Midweek Advent 1, November 30th 2011
Abrupt. If I had to pick one word to describe the beginning of Mark's Gospel, it would be “Abrupt”. There's no baby Jesus. There's no background build-up. No Shepherds, wise men or star. No angels in the fields singing their praises. None of that. Just, “the beginning of the Good News of Jesus Christ, the Son of God”. And then we jump right in to John the Baptist.
John is the one written about in Isaiah, the messenger sent before the Lord, to prepare his way. And just as abruptly, Mark writes, “John appeared”. We know the back story from Luke's Gospel, but Mark is concerned with getting right to the main action. John prepares the way for Jesus.
And isn't this how God works? For a time it seems to us he is silent, far off, doing nothing. Then suddenly, he appears. The angels come out of nowhere and shake up the shepherds' silent night. It came upon a midnight clear, ya know? Or there was nothing, and then God spoke, and it was. Or there was a cold, quiet tomb, and then suddenly an earthquake and resurrection. Always at the right time, God acts. And so Christ's promise to return like a thief – suddenly, without warning. This is all very Advent-y type stuff.
So John appears in Mark's Gospel. Boom! Out of nowhere. And that's just fine. Because Mark isn't so concerned with where John came from as what John is doing. He's the forerunner of someone even more important. He prepares the way for the Christ. He brings a baptism and a message. But his most important point is to point to the greater one to come.
And so Jesus breaks onto the scene, just as suddenly. He is baptized. Immediately heaven is open to him. A voice from heaven declares, “You are my beloved Son, with whom I am well pleased”. It all happens so fast. And we are left to reflect on what just happened.
Then immediately, (Mark's favorite word), the Spirit drives Jesus into the wilderness. There the action slows, as Jesus himself prepares for further action. 40 days of fasting and prayer. We know what happened there, but Mark doesn't mention it.

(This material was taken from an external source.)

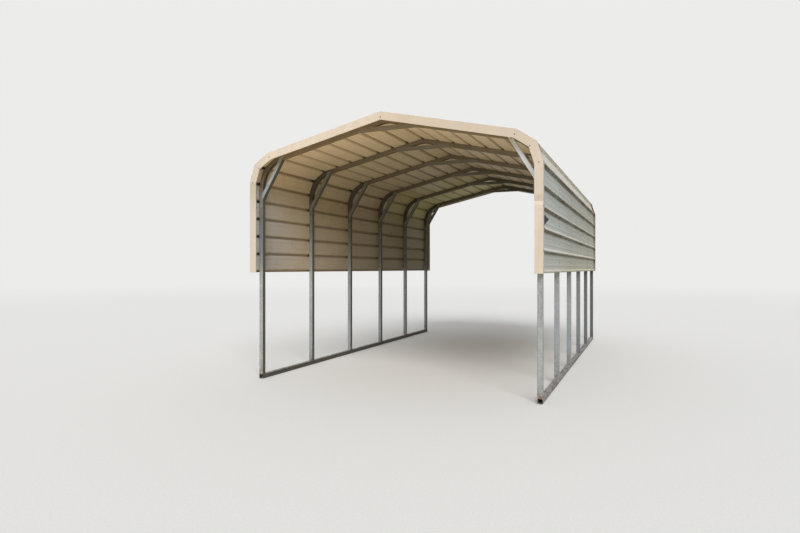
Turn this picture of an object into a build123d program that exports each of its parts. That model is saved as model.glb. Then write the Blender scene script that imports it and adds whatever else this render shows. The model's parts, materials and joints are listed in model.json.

Finally, John is arrested, and Jesus re-appears, again abruptly his message is stated: "The time is fulfilled, and the kingdom of God is at hand; repent and believe in the gospel."
Perhaps it's the message, too, that is a bit abrupt. “Shooting from the hip” as we might call it, today. Jesus speaks bluntly, as did John. He minces no words. He doesn't soften the blow. He doesn't smooth the rough edges. Repent. Repent! The kingdom of God is at hand! The time is now! Turn from your sin. Fall on your knees and beg God's forgiveness.
The truth is, it's always a good time to repent. We don't need to wait, nor should we. Turn from your sins, today, and confess them. God wouldn't have you wait until the time is right. “Oh, we'll just live together in sin until we have enough money to get married” Or, “Oh, I've been meaning to get around to taking better care of myself, but I'll wait till after the holidays”, or “Oh, I'll love my neighbor, but only when they start respecting me”, or “I'll stop being so greedy, once I get a better job” and so on, and so on. We sinners are great at finding excuses for putting off our repentance to a better time. But the time is always right. Repent, today, for the kingdom of God is at hand!
But know that repentance means more than just turning away from sin. Both Jesus and John say so. John preaches a baptism of repentance for the forgiveness of sins. And Jesus proclaims, " repent and believe in the gospel."
See, it's not the turning from sin that is the thing. It's believing in the Gospel. It's trusting in his forgiveness. It's faith in the one whose blood was shed on the cross for you. Here is the victory over sin. Here is the slate wiped clean. Here Jesus drops the boom on sin, death, and devil. Not in your work of turning away, but in his work of turning you into something, someone new.
The cross, that one brief moment in time, on which all history turns. The cross, the plan of God from the foundation of the world, thousands of years to prepare, but a few short hours to execute. And just as suddenly as Adam told God to drop dead, Jesus did, and in him, it is finished.
And though your sins are many, and daily, and repentance is always the call – the proclamation of your forgiveness breaks in and sets things right. The name of God placed on you in baptism breaks death's hold, and grants new life. As abruptly as the cold water splashed upon you, so did God's grace wash over you, and new life supplant your death.
Likewise, his word, just a word, an abrupt word - forgives. There's no monumental labors or 12 step process for spiritual renewal that you need to follow. There's no mountain for you to climb, or tower to build to God. In Jesus Christ, God comes to you, speaks to you, forgives you. Just like that. The time is now. You are forgiven in Christ.
Mark's story of Jesus' beginnings may be a bit abrupt. Jesus bursts onto the scene and the action never stops. But that's ok, because Jesus has burst into our lives, both in his call to repent, and in his promise to forgive. And though his work of salvation is finished, he still brings us the benefits of the cross each day.
As we wait and prepare, even at the beginning of this Advent season, it may seem God is far off from you, but he's not. He's at hand. He's pointing your to your baptism, and to his word – repent, and believe – in Jesus Christ, for his own sake, Amen.